堤さん:40歳近くなるまで自分が書道家として確信が持てませんでした。自分が何者かがわからない、自分を肩書で、書家を生業としていると言えない長い期間は悔しさもあり辛かったですね。40歳になったころに、「日展に入選したことで自信がもて「私は書道家です」と言えるようになりました。

 

生涯学習から市民活動へ 

堤さん:生涯学習というとみなさんは趣味の活動だと思われがちですが、本当にそうなのか?と思っていて、他の市ではどんな考え方をしているのか知りたい。市民活動というと問題解決というイメージをもっていて、今回UMECO祭りの実行委員長をして参加団体が市民活動をしている団体もあれば生涯学習系の団体もあり、今後の方向性としてどうすればいいのかなと他の地域ではどうしているのかなと思っています。

高齢者にも書道を教えていますが、20数年たってくると書道の上達だけでなく高齢者のサロンになっていることに。「私のやっていることはそんな役目も果たしているんだ」と感じました。辞めていった方にも、「お手本をみるだけでもいいから顔を見せてください」という声掛けも出来るようになりました。
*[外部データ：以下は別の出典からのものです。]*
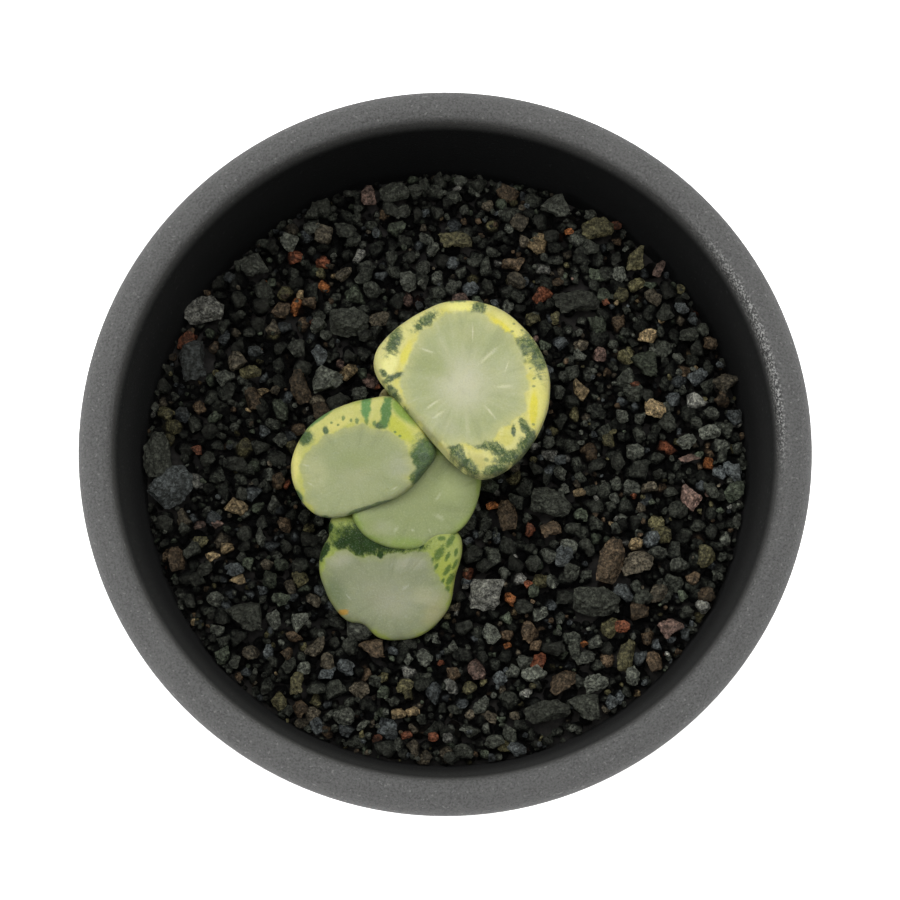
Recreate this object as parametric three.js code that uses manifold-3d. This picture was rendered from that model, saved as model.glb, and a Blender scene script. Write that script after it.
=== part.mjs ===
// A potted haworthia: four stout leaves with flat, window-like tips, on a short rooted stem, set off-centre
// in dark volcanic grit in a round, thick-rimmed plastic pot.
//
// Millimetres, +Z up. The origin is the centre of the pot's foot, on the surface that it stands on. The
// plant's lowest leaf leans towards -Y, which is the front.
import * as THREE from "three";
import { mergeVertices } from "three/addons/utils/BufferGeometryUtils.js";
import Module from "manifold-3d";

const wasm = await Module();
wasm.setup();

// ---------------------------------------------------------------- driving dimensions

const potHeight = 65;
const rimRadius = 37.5;
const rimBandHeight = 9;
const rimDraft = 0.35; // the band is this much narrower at its lower edge
const bodyRadiusUnderRim = 34.6;
const footRadius = 24.6;
const footRingWidth = 3.2;
const footRecess = 2.2; // the floor's underside stands this far above the surface
const floorTop = 5;
const wallTopRadius = 33.9; // inside face, at the foot of the rim's rounding
const innerRounding = 1.2;
const wallTop = potHeight - innerRounding - 0.05;
const wallFootRadius = 23.9; // inside face, at the top of the bevel where it meets the floor
const footBevel = 1.5;
const potSides = 56;

const soilLevel = 53; // mean height of the grit
const clearance = 0.3; // between pieces that touch
const gritSize = 3.0; // width of one grain of the relief
const gritRelief = 0.8;

const stemCentre = new THREE.Vector3(-2.75, -2.75, 42);
const stemRadius = 2.6;
const rootCount = 6;
const rootLength = 24;

// A leaf rises from `foot` on the stem to `crown`, the middle of its window. The window leans `tilt`
// degrees from level, towards the bearing `towards`, and the leaf below it is centred `setBack` uphill from
// there. Bearings turn from +X to +Y. The outline is an ellipse, `halfLong` along the bearing `turned`, with
// flatter sides, each given as its distance from the middle and the bearing that it faces.
const leaves = [
  {
    name: "leaf_back",
    foot: [-0.55, 1.45, 43],
    crown: [1.65, 5.95, 65.6],
    tilt: 4,
    towards: 60,
    setBack: 0,
    capHeight: 3.0,
    halfLong: 9.7,
    halfShort: 9.4,
    turned: 79,
    flats: [[5.85, 222]],
  },
  {
    name: "leaf_left",
    foot: [-5.55, -1.75, 43],
    crown: [-9.7, -3.15, 62.1],
    tilt: 18,
    towards: 236,
    setBack: 1.6,
    capHeight: 2.6,
    halfLong: 7.7,
    halfShort: 6.5,
    turned: 19,
    flats: [[4.7, 289]],
  },
  {
    name: "leaf_middle",
    foot: [-1.05, -3.95, 43],
    crown: [-2.7, -5.2, 60.3],
    tilt: 16,
    towards: 293,
    setBack: 0.6,
    capHeight: 2.0,
    halfLong: 7.05,
    halfShort: 5.5,
    turned: 23,
    flats: [[5.0, 113]],
  },
  {
    name: "leaf_front",
    foot: [-3.75, -6.35, 43],
    crown: [-5.3, -13.65, 56.8],
    tilt: 26,
    towards: 264,
    setBack: 1.5,
    capHeight: 2.6,
    halfLong: 8.0,
    halfShort: 7.85,
    turned: 42,
    flats: [[5.2, 84], [6.5, 346]],
  },
];

// ---------------------------------------------------------------- helpers

const degrees = Math.PI / 180;
const up = new THREE.Vector3(0, 0, 1);
const across = new THREE.Vector3(1, 0, 0);

// A seeded random draw, from 0 to 1, that gives the same grit each time.
function randomDraw(seed) {
  let state = seed;
  return () => {
    state = (Math.imul(state, 1664525) + 1013904223) >>> 0;
    return state / 4294967296;
  };
}

function vector(values) {
  return new THREE.Vector3(...values);
}

// The unit vector that leans `tilt` degrees from straight up, towards a bearing.
function leaning(tilt, towards) {
  const out = Math.sin(tilt * degrees);
  return new THREE.Vector3(
    out * Math.cos(towards * degrees),
    out * Math.sin(towards * degrees),
    Math.cos(tilt * degrees),
  );
}

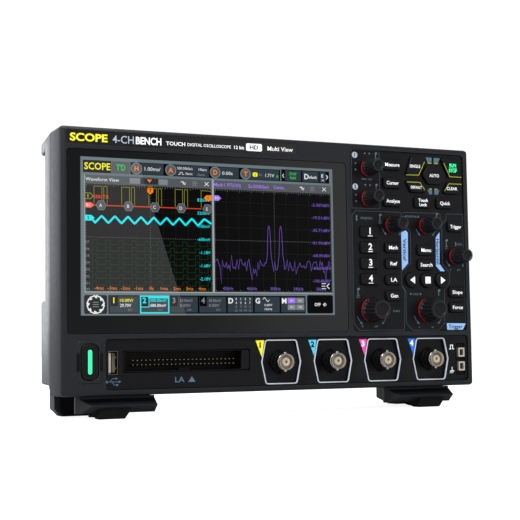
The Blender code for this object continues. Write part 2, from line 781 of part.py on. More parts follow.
def make_main_board():
    """The board with what is soldered to it: rear sockets, the heat sink and the probe test lugs."""
    board = add("main_board", box_mesh(*MAIN_BOARD, MAIN_FRONT, MAIN_BACK), "board")
    blocks = []
    cavities = []
    for x, drop, w, h, cavity_w, cavity_h, deep in REAR_SOCKETS.values():
        blocks.append(
            front_plate(rectangle(w, h), MAIN_BACK - 0.5, REAR_SOCKET_FACE, (x, drop))
        )
        mouth = (REAR_SOCKET_FACE - deep, REAR_SOCKET_FACE + 1)
        cavities.append(front_plate(rectangle(cavity_w, cavity_h), *mouth, (x, drop)))
    blocks.append(box_mesh(130, 180, 100, 136, MAIN_BACK - 0.5, 34.0))
    cavities += [box_mesh(133 + 8 * i, 137 + 8 * i, 99, 137, 23.0, 35.0) for i in range(6)]
    lugs = [comp_lug(drop) for drop in COMP_LUGS]
    combine(board, "UNION", *blocks, *[loop for loop, _, _ in lugs])
    combine(board, "DIFFERENCE", *cavities, *[hole for _, hole, _ in lugs])
    combine(board, "UNION", *[stem for _, _, stem in lugs])


def make_keypad_board():
    """The board behind the keys, with an encoder housing round each knob's shaft."""
    board = add("keypad_board", box_mesh(181.0, 260.6, 5.0, 113.4, BOARD_FRONT, 8.6), "board")
    width, height, front, back = ENCODER
    housings = [
        box_mesh(x - width / 2, x + width / 2, drop - height / 2, drop + height / 2, front - 0.2, back)
        for x, drop, _ in KNOBS.values()
    ]
    combine(board, "UNION", *housings)
    bore = circle(SHAFT_RADIUS + GAP, 12)
    bores = [front_plate(bore, BOARD_FRONT - 1, back + 1, (x, drop)) for x, drop, _ in KNOBS.values()]
    combine(board, "DIFFERENCE", *bores)


def make_chassis():
    """A folded sheet tray between the front parts and the main board."""
    left, right, front, back, sheet = 8.0, 257.2, 14.6, 38.0, 1.0
    outline = [
        (left, front),
        (right, front),
        (right, back),
        (right - sheet, back),
        (right - sheet, front + sheet),
        (left + sheet, front + sheet),
        (left + sheet, back),
        (left, back),
    ]
    add("chassis", plan_prism(outline, 6.0, 115.5), "steel")


def make_fan():
    x, drop = FAN
    half = FAN_SIDE / 2
    frame = add("fan_frame", box_mesh(x - half, x + half, drop - half, drop + half, FAN_FRONT, FAN_BACK), "fan")
    combine(frame, "DIFFERENCE", front_plate(circle(FAN_BORE, 24), FAN_FRONT - 1, FAN_BACK + 1, (x, drop)))
    across = 2 * FAN_BORE + 1.6
    arm = front_plate(rectangle(across, 2.4), FAN_BACK - 1.8, FAN_BACK - 0.4, (x, drop))
    post = front_plate(rectangle(2.4, across), FAN_BACK - 2.0, FAN_BACK - 0.2, (x, drop))
    seat = front_plate(circle(8.0, 12), FAN_BACK - 2.4, FAN_BACK - 0.1, (x, drop))
    for piece in (arm, post, seat):
        combine(frame, "UNION", piece)
    centre = at(x, drop, (FAN_FRONT + FAN_BACK) / 2)
    hub = cylinder_mesh(8.6, at(x, drop, FAN_FRONT + 0.8), at(x, drop, FAN_BACK - 3.2), 16)
    rotor = add("fan_rotor", hub, "fan", centre)
    blades = []
    for i in range(BLADES):
        blade = box_mesh(x + 7.6, x + 17.6, drop - 0.5, drop + 0.5, FAN_FRONT + 1.6, FAN_BACK - 4.2)
        turn = Matrix.Rotation(2 * math.pi * i / BLADES, 4, "Y") @ Matrix.Rotation(math.radians(38), 4, "X")
        blade.transform(Matrix.Translation(centre) @ turn @ Matrix.Translation(-centre))
        blades.append(blade)
    combine(rotor, "UNION", *blades)


def main():
    clear_scene()
    make_front_shell()
    make_rear_shell()
    make_control_panel()
    make_socket_panel()
    make_screen()
    make_keys()
    make_knobs()
    make_inputs()
    make_front_sockets()
    make_main_board()
    make_keypad_board()
    make_chassis()
    make_fan()
    make_legs()


main()
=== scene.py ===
"""The looks of a bench oscilloscope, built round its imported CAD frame.

Places on the front are given in millimetres: `x` from the left edge, `drop` down from the top edge and
`depth` back from the front face of the bezel. at() turns them into the frame's metres. Outlines are
(right, up) points from a centre.
"""

import json
import math
import random

import bmesh
import bpy
from mathutils import Matrix, Vector

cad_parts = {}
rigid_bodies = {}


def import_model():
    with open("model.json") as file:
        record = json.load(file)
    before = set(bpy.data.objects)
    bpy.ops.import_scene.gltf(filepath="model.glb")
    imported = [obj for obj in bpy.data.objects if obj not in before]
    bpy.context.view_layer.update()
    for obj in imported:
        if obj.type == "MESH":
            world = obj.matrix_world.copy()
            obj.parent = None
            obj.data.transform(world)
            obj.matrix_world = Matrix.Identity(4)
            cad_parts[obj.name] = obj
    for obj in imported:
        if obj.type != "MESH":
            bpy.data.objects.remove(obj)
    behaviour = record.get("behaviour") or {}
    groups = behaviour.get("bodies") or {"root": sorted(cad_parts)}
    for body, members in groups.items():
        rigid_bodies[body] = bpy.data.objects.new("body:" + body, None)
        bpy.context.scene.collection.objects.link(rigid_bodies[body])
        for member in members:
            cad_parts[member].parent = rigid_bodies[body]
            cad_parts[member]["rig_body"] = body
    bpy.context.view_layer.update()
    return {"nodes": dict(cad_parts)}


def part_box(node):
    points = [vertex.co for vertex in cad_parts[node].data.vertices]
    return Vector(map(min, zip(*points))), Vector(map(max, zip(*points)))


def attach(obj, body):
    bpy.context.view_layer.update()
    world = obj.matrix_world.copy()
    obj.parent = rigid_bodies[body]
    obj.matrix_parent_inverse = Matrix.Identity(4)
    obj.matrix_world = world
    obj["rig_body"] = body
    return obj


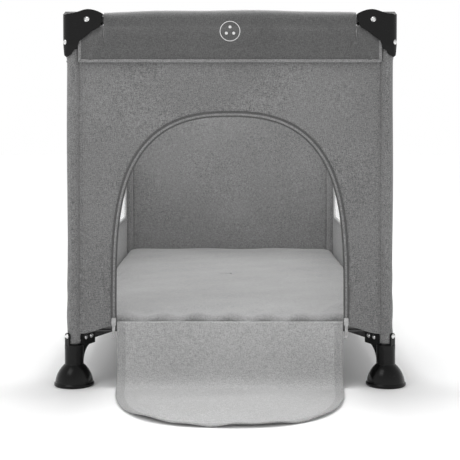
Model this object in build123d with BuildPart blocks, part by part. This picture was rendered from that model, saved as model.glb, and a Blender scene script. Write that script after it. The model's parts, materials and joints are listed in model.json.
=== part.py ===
from build123d import *
import os
from math import atan2, cos, degrees, hypot, pi, radians, sin

os.makedirs("parts", exist_ok=True)

# A folding travel playpen. The origin is on the floor midway between the four posts, +Z is up,
# and the end with the arched door faces -Y. Sizes are in millimetres.
#
# The frame folds because every half rail and every base bar turns by one and the same angle:
# seen from above, each bar spans what a short and a long half rail span together.

# ---- Driving sizes ----
span_x = 633.0                # post axis to post axis, across the door end
span_y = 1200.0               # post axis to post axis, along a side
height = 760.0                # floor to the top of the corner caps

post_diameter = 22.0
rail_diameter = 18.0
tube_wall = 1.2
bar_width = 20.0
bar_height = 18.0
bar_axis_z = 94.5             # floor to the base bars' axes
pin_diameter = 6.0            # every hinge pin
screw_diameter = 5.0          # cap screws, foot screws and rivets

pivot_inset = 29.0            # post axis to a half rail's hinge in the cap
latch_half_pitch = 30.0       # a latch's middle to each of its two hinges
foot_arm = 42.0               # post axis to a base bar's hinge in the foot
rail_drop = 20.0              # cap top to the rails' axes

cap_wall = 9.5                # plastic outside the post, in a corner cap
cap_skin = 2.0                # plastic over a rail, at the end of a cap's arm
cap_arm = 31.5                # rail hinge to the end of a cap's arm
cap_shoulder = 19.0           # cap top down to the outer corner's top
foot_radius = 40.5
foot_neck = 8.0               # plastic outside the post, in a foot
cheek = 4.0                   # plastic either side of a hinge, in the feet, hub and latches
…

堤 千恵子さんの2022年正月の“書華パフォーマンス展示”

               小田原フレスポシティモールにて

 

 

ライターの独り言

堤さんのインタビューを終えて、私も一字で堤さんを表現したらと考えてみました。

私が選ぶのは「明」です。インタビューでも「よく語る」と言われてましたが、そのとおり沢山お話しくださいました。そのキャラクターの明るさも感じますが、自分の方向性が明確なこと、レスポンスが明瞭なところなどを感じました。益々の活躍を祈念しています。ありがとうございました。